Well-failed graphs
Bonnie Jacob
TL;DR
The paper introduces well-failed graphs, linking maximal failed zero forcing sets, forts, and zero blocking sets within the zero forcing framework. It establishes a fundamental equivalence among maximal stalled sets, maximal failed sets, minimal forts, and minimal zero blocking sets, enabling a complete tree-focused classification of well-failed graphs. The authors prove that leafy trees form a large well-failed family and provide a full characterization of well-failed trees: they are precisely $P_n$ with $n\in\{1,2,3,4,6\}$, the tree $star_{2,2,2}$, or leafy. They further extend the analysis to cycles and several well-known graphs, including $K_n$, $K_{m,n}$, and the Petersen graph, offering structural insight into how forts and zero forcing interact with star-removal procedures.
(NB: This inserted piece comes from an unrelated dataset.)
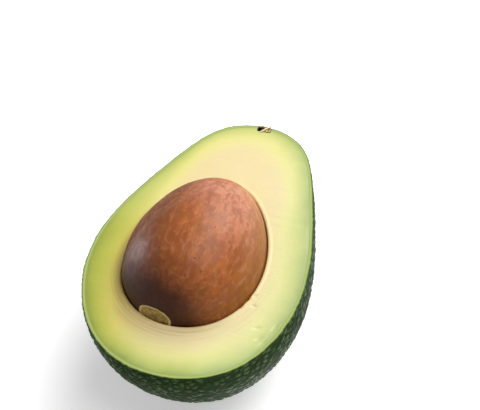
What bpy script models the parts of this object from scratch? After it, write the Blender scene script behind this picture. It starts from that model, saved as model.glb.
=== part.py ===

Overall, the results yield a cohesive framework for understanding well-failed behavior across diverse graph families and introduce tools like star removals and pendent generalized stars for forts analysis.
Abstract
In this paper we begin the study of well-failed graphs, that is, graphs in which every maximal failed zero forcing set is a maximum failed zero forcing set, or equivalently, in which every minimal fort is a minimum fort. We characterize trees that are well-failed. Along the way, we prove that the set of vertices in a graph that are not in any minimal fort is identical to the set of vertices that are in no minimal zero forcing set, which allows us to characterize vertices in a tree that are in no minimal fort.